East Africa shillings on back foot again

NAIROBI, Sept 1 – Kenya, Uganda and Tanzania’s shillings all look likely to weaken next week, possibly to life-time lows against the dollar, amid soaring inflation and strong demand for hard currency from fuel importers.  



Kenya’s shilling, which hit a record low of 95.10 against the dollar on Aug. 9, looks likely to weaken in coming days after the central bank changed its discount window rate rules, easing money market liquidity.
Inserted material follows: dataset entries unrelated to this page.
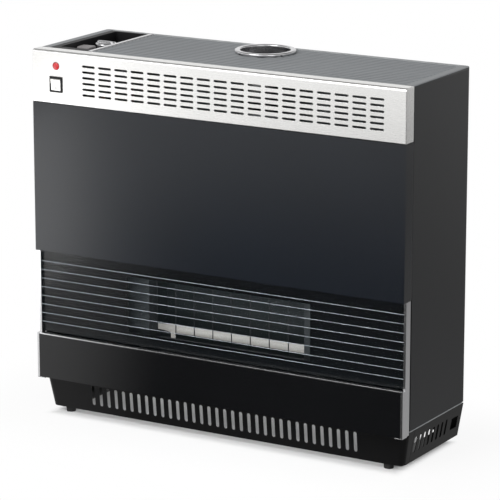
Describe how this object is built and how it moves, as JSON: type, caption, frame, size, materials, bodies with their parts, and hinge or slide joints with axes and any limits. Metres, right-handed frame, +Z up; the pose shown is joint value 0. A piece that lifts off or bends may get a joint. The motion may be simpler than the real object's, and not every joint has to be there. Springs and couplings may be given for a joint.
{
  "type": "wall mounted gas heater",
  "caption": "Wide flat wall heater with a slotted bright fascia, black front, glass window strip, ribbed top with a flue collar and sunk controls, and a slotted plinth on feet.",
  "frame": {"origin": "bottom centre of the bounding box, on the floor under the feet", "axes": "+X to the right seen from the front, +Y from the front to the wall, +Z up"},
  "size_m": [0.69, 0.2258, 0.627],
  "materials": {
    "stainless": "fine brushed along the fascia",
    "bright_trim": "polished",
    "satin_black": "satin black enamel",
    "gloss_black": "gloss black enamel",
    "case_grey": "satin dark grey enamel",
    "top_grey": "satin grey enamel",
    "black_plastic": "matt",
    "white_plastic": "smooth",
    "grey_plastic": "satin",
    "red_lens": "clear red lens",
    "tinted_glass": "black printed with a clear window",
    "clear_glass": "clear ceramic glass",
    "zinc_steel": "zinc coated sheet",
    "heat_steel": "heat proof dark enamel",
    "burner_steel": "bright stainless",
    "cast_alloy": "as cast",
    "brass": "machined",
    "copper": "drawn copper",
    "black_rubber": "matt",
    "white_ceramic": "unglazed"
  },
  "bodies": {
    "case": {"side_panel_right": "case_grey", "side_panel_left": "case_grey", "back_panel": "zinc_steel", "base_pan": "zinc_steel", "wall_bracket": "zinc_steel", "plinth_front": "satin_black", "plinth_right": "satin_black", "plinth_left": "satin_black", "foot_1": "black_rubber", "foot_2": "black_rubber", "foot_3": "black_rubber", "foot_4": "black_rubber", "outlet_strip": "stainless", "front_panel": "satin_black", "front_glass": "tinted_glass", "lower_trim": "gloss_black", "trim_bead": "bright_trim", "side_trim_right": "bright_trim", "side_trim_left": "bright_trim", "top_grille": "top_grey", "control_well": "black_plastic", "well_divider": "bright_trim", "flue_collar": "bright_trim", "flue_duct": "zinc_steel", "draught_hood": "zinc_steel", "sight_glass": "clear_glass", "sight_frame_right": "heat_steel", "sight_frame_left": "heat_steel", "sight_frame_top": "heat_steel", "sight_frame_bottom": "heat_steel", "guard_wires": "burner_steel", "combustion_chamber": "heat_steel", "fin_block": "heat_steel", "chamber_cradle": "heat_steel", "burner_tube": "burner_steel", "injector": "brass", "pilot_burner": "brass", "ignition_electrode": "white_ceramic", "thermocouple": "copper", "gas_valve": "cast_alloy", "igniter_barrel": "black_plastic", "gas_inlet_elbow": "brass", "inlet_pipe": "copper", "burner_pipe": "copper", "pilot_pipe": "copper", "switch_bezel": "black_plastic", "lamp_lens": "red_lens", "lamp_holder": "black_plastic", "fan_housing": "zinc_steel", "fan_motor": "heat_steel", "motor_coil": "copper", "fan_bearing": "black_rubber", "terminal_box": "black_plastic", "cable_gland": "black_rubber"},
    "rocker": {"switch_rocker": "white_plastic"},
    "igniter": {"igniter_button": "grey_plastic"},
    "cam_sleeve": {"valve_cam_sleeve": "brass"},
    "knob": {"control_knob": "bright_trim", "valve_spindle": "brass"},
    "fan": {"fan_rotor": "cast_alloy"}
  },
  "joints": [
    {"name": "rocker_tilt", "type": "hinge", "parent": "case", "child": "rocker", "pos_m": [-0.2986, -0.10609, 0.5668], "axis": [-1, 0, 0], "range_deg": [0, 16]},
    {"name": "igniter_press", "type": "slide", "parent": "case", "child": "igniter", "axis": [0, 0, -1], "range_m": [0, 0.005], "stiffness_N_per_m": 500, "springref_m": -0.004},
    {"name": "knob_turn", "type": "hinge", "parent": "case", "child": "cam_sleeve", "pos_m": [-0.283, 0.01691, 0.588], "axis": [0, 0, 1], "range_deg": [0, 240]},
    {"name": "knob_press", "type": "slide", "parent": "cam_sleeve", "child": "knob", "axis": [0, 0, -1], "range_m": [0, 0.003], "stiffness_N_per_m": 800, "springref_m": -0.003},
    {"name": "fan_spin", "type": "hinge", "parent": "case", "child": "fan", "pos_m": [0, 0.07191, 0.101], "axis": [1, 0, 0], "continuous": true}
  ]
}
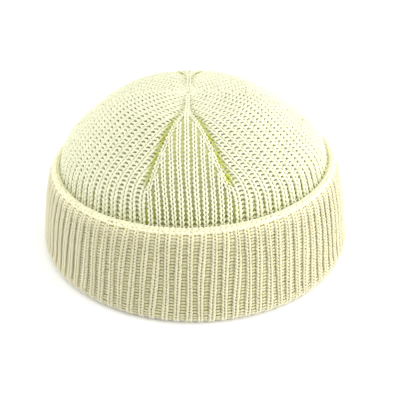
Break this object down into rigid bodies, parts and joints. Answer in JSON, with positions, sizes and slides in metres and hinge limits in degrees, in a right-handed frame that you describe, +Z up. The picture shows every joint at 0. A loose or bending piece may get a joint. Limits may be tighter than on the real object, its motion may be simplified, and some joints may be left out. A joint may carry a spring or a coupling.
{
  "type": "rib-knit beanie with a turned-up cuff",
  "caption": "Short rib-knit beanie with a deep turned-up cuff, gored crown with darts that meet in a small star, and an open hollow for the head.",
  "frame": {"origin": "middle of the hem, on the surface that the hat rests on", "axes": "+Z up from the hem to the apex, -Y towards the front of the hat, +X to the right in the front view"},
  "size_m": [0.184, 0.184, 0.0902],
  "materials": {
    "crown_knit": "pale lemon-cream rib knit in soft matt yarn, with a light stitch column on each rib and dark grooves between",
    "cuff_knit": "the same pale lemon-cream yarn, in broader upright ribs with a rounded rim"
  },
  "bodies": {
    "root": {"crown": "crown_knit", "cuff": "cuff_knit"}
  },
  "joints": []
}
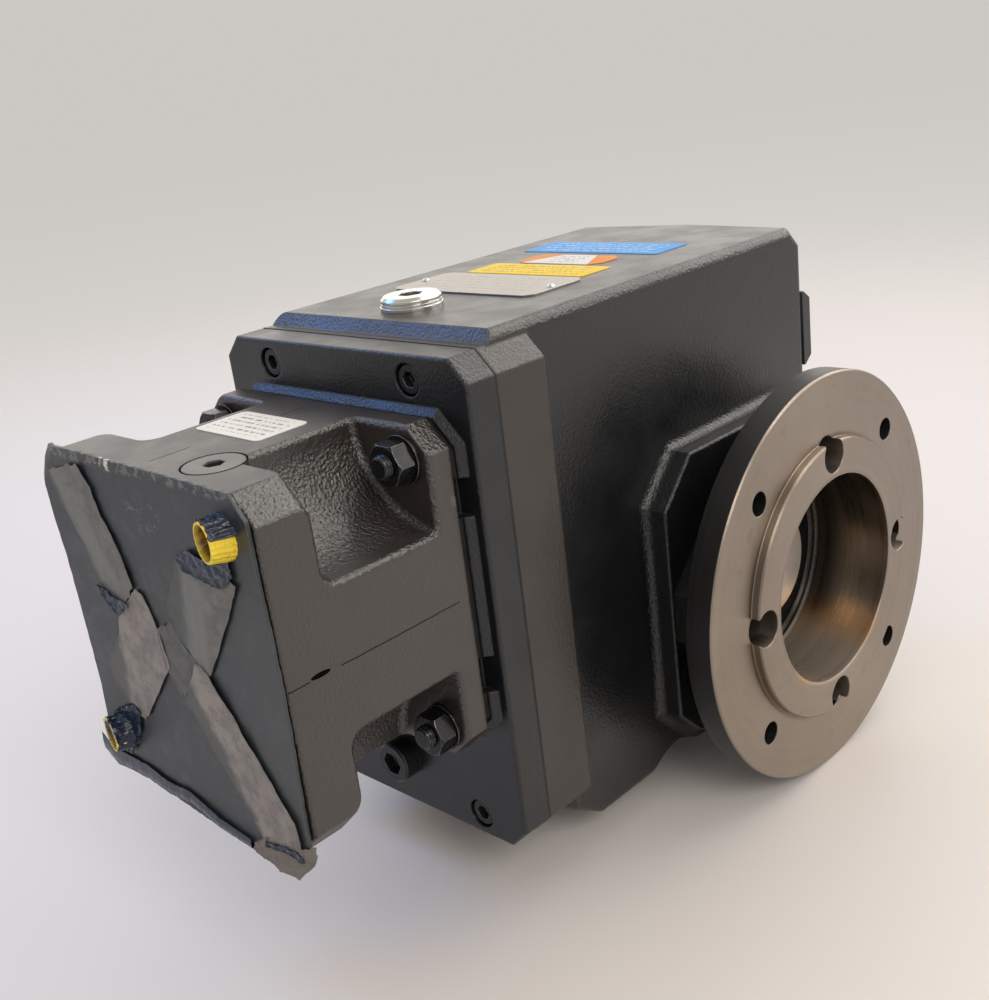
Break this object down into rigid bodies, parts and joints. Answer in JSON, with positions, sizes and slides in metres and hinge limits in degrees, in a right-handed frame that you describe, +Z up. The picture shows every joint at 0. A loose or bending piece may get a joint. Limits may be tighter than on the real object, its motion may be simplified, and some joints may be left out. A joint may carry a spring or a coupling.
{
  "type": "right-angle speed reducer",
  "caption": "Right-angle gear reducer with a hollow output shaft, a round output flange and a square motor adapter closed by a protective sheet.",
  "frame": {"origin": "centre of the output flange's mounting face", "axes": "+X out of the output flange along the output axis, +Z up, motor adapter towards -Y"},
  "size_m": [0.1705, 0.3108, 0.2094],
  "materials": {
    "case_paint": "black paint over cast iron with a fine orange-peel grain",
    "flange_iron": "turned face, black paint on the rim and back",
    "shaft_steel": "ground",
    "gear_steel": "machined",
    "key_steel": "drawn",
    "bearing_steel": "ground",
    "spring_steel": "dark spring finish",
    "dark_screw": "dark finish with worn edges",
    "plated_steel": "dark plated",
    "zinc_plug": "zinc plated",
    "seal_rubber": "matt black",
    "gasket": "dark gasket sheet",
    "sheet_plastic": "black, scuffed",
    "plug_plastic": "yellow, slightly translucent",
    "plate_metal": "brushed"
  },
  "bodies": {
    "gear_case": {"housing": "case_paint", "cover_gasket": "gasket", "front_cover": "case_paint", "cover_screws": "dark_screw", "drain_plug": "dark_screw", "motor_adapter": "case_paint", "adapter_shim": "gasket", "adapter_studs": "plated_steel", "adapter_nuts": "plated_steel", "adapter_washers": "plated_steel", "access_plug": "plated_steel", "protective_sheet": "sheet_plastic", "thread_plugs": "plug_plastic", "oil_fill_plug": "zinc_plug", "fill_plug_ring": "zinc_plug", "nameplate": "plate_metal", "nameplate_rivets": "plate_metal", "output_flange": "flange_iron", "flange_screws": "dark_screw", "output_seals": "seal_rubber", "output_bearing_outers": "bearing_steel", "output_bearing_circlips": "spring_steel", "intermediate_bearing_outers": "bearing_steel", "intermediate_circlip": "spring_steel", "intermediate_cap": "seal_rubber", "pinion_bearing_outers": "bearing_steel", "pinion_outer_spacer": "bearing_steel", "pinion_bearing_circlip": "spring_steel", "input_seal": "seal_rubber"},
    "output_shaft": {"hollow_output_shaft": "shaft_steel", "output_gear": "gear_steel", "output_gear_key": "key_steel", "output_shaft_circlips": "spring_steel", "output_bearing_inners": "bearing_steel"},
    "intermediate_shaft": {"intermediate_shaft": "shaft_steel", "bevel_wheel": "gear_steel", "wheel_key": "key_steel", "intermediate_spacer": "bearing_steel", "intermediate_bearing_inners": "bearing_steel"},
    "input_shaft": {"pinion_shaft": "shaft_steel", "pinion_bearing_inners": "bearing_steel", "pinion_inner_spacer": "bearing_steel", "pinion_shaft_circlip": "spring_steel", "clamp_hub": "shaft_steel", "clamp_screw": "dark_screw"}
  },
  "joints": [
    {"name": "output_spin", "type": "hinge", "parent": "gear_case", "child": "output_shaft", "pos_m": [-0.096, 0, 0], "axis": [1, 0, 0], "continuous": true},
    {"name": "intermediate_spin", "type": "hinge", "parent": "gear_case", "child": "intermediate_shaft", "pos_m": [-0.096, -0.04419, 0.0463], "axis": [1, 0, 0], "continuous": true},
    {"name": "input_spin", "type": "hinge", "parent": "gear_case", "child": "input_shaft", "pos_m": [-0.096, -0.11, 0.0463], "axis": [0, 1, 0], "continuous": true}
  ],
  "couplings": [
    {"joint": "intermediate_spin", "follows": "output_spin", "ratio": -2.3684},
    {"joint": "input_spin", "follows": "output_spin", "ratio": 7.2874}
  ]
}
The shilling traded at 94.00/20 against the dollar on Thursday, weaker than a close of 92.30/50 a week ago.

“We are seeing consistent corporate (dollar) demand and the inflows that are coming are not big enough to match that,” said Duncan Kinuthia, head of trading at Commercial Bank of Africa.

“Sentiment favours a weak shilling on the fact that liquidity has come back into the system.”

The bank’s discount window lending rate, which tumbled on Monday, fell again to 17.87 percent on Thursday and the interbank lending rate followed, diving to 19.2515 percent from 27.7299 percent. Traders said the shilling, which has hit a series of all-time lows this year, could trade in the 93.00-95.00 range against the dollar next week.

“We are expecting a weaker shilling. With the way central bank has reacted, we have seen liquidity improve but that is not helping the shilling. It could edge towards the 95.00 level,” said Wilson Mutai, a trader at African Banking Corporation.



The Ugandan shilling is seen flirting with its record low of 2,825 against the dollar as rocketing inflation and the prospect of more anti-government protests unsettle investors, traders said. Commercial banks in Kampala quoted the unit at 2,815/2,825, in line with last week’s close.

“The general gloomy conditions of relentless surge in inflation, political uncertainty and dimming growth prospects are increasing investor appetite for the dollar,” said Denis Mashanyu, a trader with Standard Chartered Bank Uganda.